Aim -
Copy each line below without leaving any out.

Provided data -
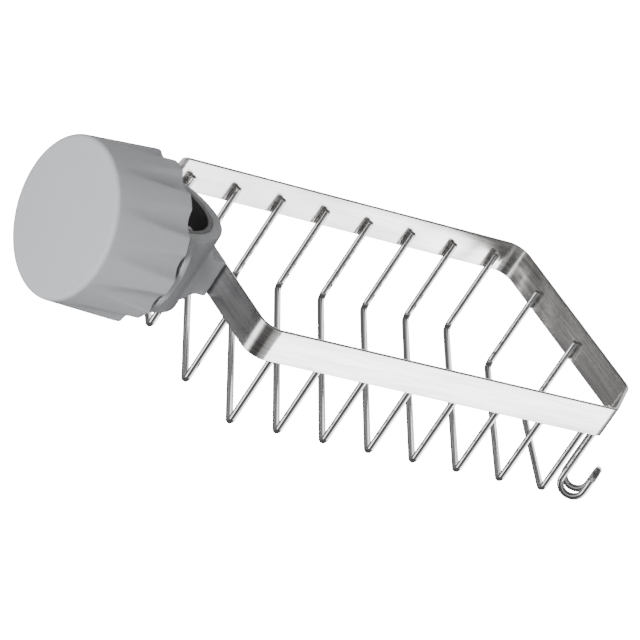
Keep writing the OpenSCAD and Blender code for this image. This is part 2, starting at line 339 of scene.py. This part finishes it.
# The strip starts on the near side and goes round anticlockwise
def bandShape(spec):
    half = spec["width"] / 2
    far = spec["near"] + spec["length"]
    inset = spec["bend"] * math.tan(math.radians(22.5))
    flat = spec["cut"] * math.sqrt(2) - 2 * inset
    start = spec["near"] + spec["length"] / 3
    square = Vector((spec["near"] + spec["corner"], -half + spec["corner"], 0))
    long = Vector((far - spec["cut"] - inset, -half + spec["bend"], 0))
    side = Vector((far - spec["bend"], -half + spec["cut"] + inset, 0))
    middle = Vector((spec["near"] + far, 0, 0))
    shape = bmesh.new()
    bmesh.ops.create_grid(shape, x_segments=1, y_segments=1, size=0.5)
    bmesh.ops.scale(shape, verts=shape.verts, vec=(spec["thick"], spec["height"], 1))
    bmesh.ops.bevel(
        shape, geom=shape.verts[:], offset=spec["edge"], segments=3, profile=0.5,
        affect="VERTICES", material=-1)
    bmesh.ops.delete(shape, geom=shape.faces[:], context="FACES_ONLY")
    bmesh.ops.rotate(shape, verts=shape.verts, matrix=Matrix(((0, 0, 1), (1, 0, 0), (0, 1, 0))))
    bmesh.ops.translate(shape, verts=shape.verts, vec=(start, -half + spec["thick"] / 2, 0))
    up = (0, 0, 1)
    slope = Vector((1, 1, 0)).normalized()
    eighth = {"axis": up, "turn": 45, "steps": spec["steps"] // 2}
    quarter = {"axis": up, "turn": 90, "steps": spec["steps"]}
    sweep(shape, shape.edges[:], [
        {"run": (long.x - start, 0, 0)},
        {"about": long, **eighth},
        {"run": slope * flat},
        {"about": side, **eighth},
        {"run": (0, -square.y - side.y, 0)},
        {"about": middle - square, **quarter},
        {"run": (square.x - long.x, 0, 0)},
        {"about": middle - long, **eighth},
        {"run": slope * -flat},
        {"about": middle - side, **eighth},
        {"run": (0, square.y + side.y, 0)},
        {"about": square, **quarter},
        {"run": (start - square.x, 0, 0)},
    ])
    bmesh.ops.remove_doubles(shape, verts=shape.verts, dist=0.01 * mm)
    bmesh.ops.recalc_face_normals(shape, faces=shape.faces)
    return shape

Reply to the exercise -
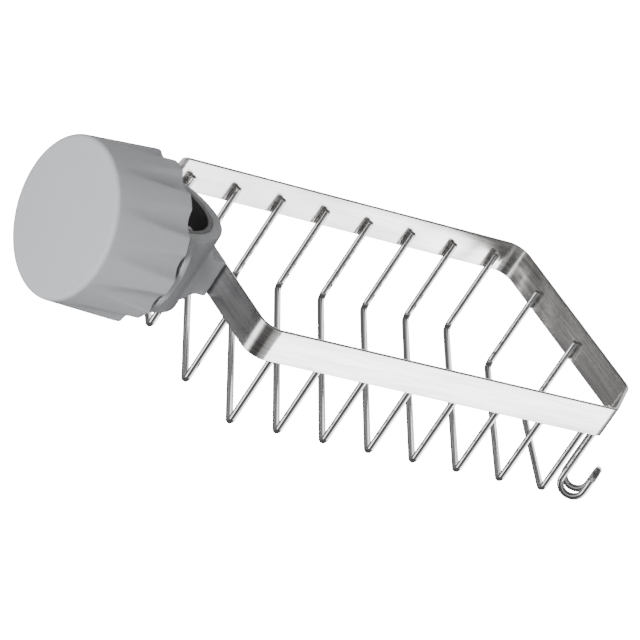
Keep writing the OpenSCAD and Blender code for this image. This is part 2, starting at line 339 of scene.py. This part finishes it.
# The strip starts on the near side and goes round anticlockwise
def bandShape(spec):
    half = spec["width"] / 2
    far = spec["near"] + spec["length"]
    inset = spec["bend"] * math.tan(math.radians(22.5))
    flat = spec["cut"] * math.sqrt(2) - 2 * inset
    start = spec["near"] + spec["length"] / 3
    square = Vector((spec["near"] + spec["corner"], -half + spec["corner"], 0))
    long = Vector((far - spec["cut"] - inset, -half + spec["bend"], 0))
    side = Vector((far - spec["bend"], -half + spec["cut"] + inset, 0))
    middle = Vector((spec["near"] + far, 0, 0))
    shape = bmesh.new()
    bmesh.ops.create_grid(shape, x_segments=1, y_segments=1, size=0.5)
    bmesh.ops.scale(shape, verts=shape.verts, vec=(spec["thick"], spec["height"], 1))
    bmesh.ops.bevel(
        shape, geom=shape.verts[:], offset=spec["edge"], segments=3, profile=0.5,
        affect="VERTICES", material=-1)
    bmesh.ops.delete(shape, geom=shape.faces[:], context="FACES_ONLY")
    bmesh.ops.rotate(shape, verts=shape.verts, matrix=Matrix(((0, 0, 1), (1, 0, 0), (0, 1, 0))))
    bmesh.ops.translate(shape, verts=shape.verts, vec=(start, -half + spec["thick"] / 2, 0))
    up = (0, 0, 1)
    slope = Vector((1, 1, 0)).normalized()
    eighth = {"axis": up, "turn": 45, "steps": spec["steps"] // 2}
    quarter = {"axis": up, "turn": 90, "steps": spec["steps"]}
    sweep(shape, shape.edges[:], [
        {"run": (long.x - start, 0, 0)},
        {"about": long, **eighth},
        {"run": slope * flat},
        {"about": side, **eighth},
        {"run": (0, -square.y - side.y, 0)},
        {"about": middle - square, **quarter},
        {"run": (square.x - long.x, 0, 0)},
        {"about": middle - long, **eighth},
        {"run": slope * -flat},
        {"about": middle - side, **eighth},
        {"run": (0, square.y + side.y, 0)},
        {"about": square, **quarter},
        {"run": (start - square.x, 0, 0)},
    ])
    bmesh.ops.remove_doubles(shape, verts=shape.verts, dist=0.01 * mm)
    bmesh.ops.recalc_face_normals(shape, faces=shape.faces)
    return shape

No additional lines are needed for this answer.